Henry Guy Carleton | |
Birth Date: | 21 June 1851 (some sources report 1856) |
Birth Place: | Fort Union, New Mexico |
Death Place: | Hot Springs, Arkansas |
Occupation: | Humorist, playwright, and journalist |
Spouse: | Helen Sinclair Hubbard (1885-89); Effie Shannon (1890-93); Olive May (1894-98) |
Henry Guy Carleton (June 21, 1851 – December 10, 1910) was an American humorist, playwright, and journalist. He was best known for his comedic plays A Gilded Fool (1892) and The Butterflies (1894).[1]
Carleton was born at Fort Union, New Mexico on June 21, 1851 (or 1856), the son of General James H. Carleton. He graduated from Santa Clara College and briefly served in the army during the Indian Wars of the 1870s before going to work for the New Orleans Times in 1876. He later spent time in Chicago, and then went to New York and had some success as a humorist.[2] In 1883, he became managing editor of the new Life magazine, where he wrote sketches such as those about the "Thompson Street Poker Club," which were illustrated by E. W. Kemble.
In 1891, Carleton reported on the current plight of various Native American nations, and he uncovered the fact that the Sisseton Sioux, who were dangerously low on food, were still owed money by the government for sale of their surplus land. Perhaps in part because of Carleton's reporting, in 1891 Congress finally passed a bill for the relief of the Sisseton Wahpeton scouts.[3]

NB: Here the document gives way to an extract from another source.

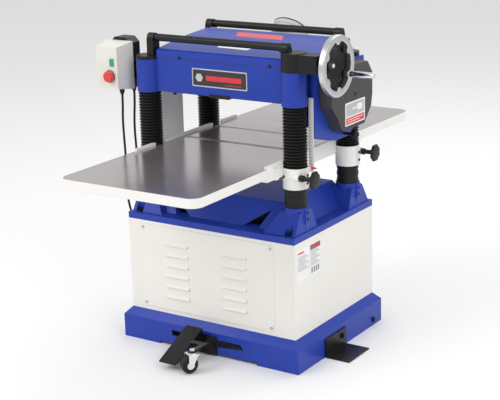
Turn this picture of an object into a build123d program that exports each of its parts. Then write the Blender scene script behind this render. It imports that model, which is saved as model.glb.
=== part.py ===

His first play to be staged was Memnon in 1884, but he did not have a real success until 1892's A Gilded Fool, which featured Nat Goodwin, as well as The Butterflies in 1894, which featured Maude Adams.
Carleton was married three times. First to Helen Sinclair Hubbard (1885-1889),[4] [5] second to actress Effie Shannon from 1890 to 1893,[2] and third to actress Olive May from 1894 to 1898.[6] [7] [8]
He also did work in the electrical field, and had some patents on electrical devices.[9]
Carlton had a pronounced stuttering impediment, which he typically acknowledged with good humor. As one story went (and was told in different variations), the actor Maurice Barrymore once met Carleton in the street, who said "I s-s-s-say, B-B-B-B-Barry, have you g-g-g-got half an h-h-h-hour to s-s-s-spare, I w-w-w-want to t-t-talk to you for f-f-f-five m-m-m-minutes."[10] Another story was that a young woman once asked if he had always stuttered, whereupon he responded that he had not. When asked when he began, he replied "W-w-when I b-b-b-began t-t-to talk."[11] He also once said "People say I stutter. I don't. I only punctuate peculiarly."[12] [13]
Carleton was in poor health in his later years,[14] and he died of paralysis in Hot Springs, Arkansas, where he had come a year prior to treat his rheumatism, on December 10, 1910.[15] [16] [17]
The Cambridge History of English and American Literature (1907–21) included Carleton on a list of 22 American playwrights identified as "the most important dramatists of the period between 1860-1918."[18]
American writer Willa Cather wrote favorably of Carleton's popular appeal, noting, for example, in an 1894 column: "No one doubts or disputes that Shakespeare was the greatest of all dramatists, but the world is not always ready for the best. Sophocles certainly wrote better plays than Henry Guy Carleton, but the greatest tragedian of France played Antigone and Oedipus Rex to empty houses in New York last winter." The following year, she wrote: "Among the younger American dramatists there are very few who begin to have that feeling for language, who have begun to write lines that can stand alone. Mr. Carleton is certainly foremost among them. There are lines of In the Lion's Mouth and A Gilded Fool that haunt one's memory ..."[19]
Cather scholar Bernice Slote, writing of Cather's commentary in the 1960s, opined that "Although he was able to write good plays, Henry Guy Carleton had only moderate success in New York, and mostly with The Butterflies (1894)."[20]
A Gilded Fool was adapted into a silent film in 1915.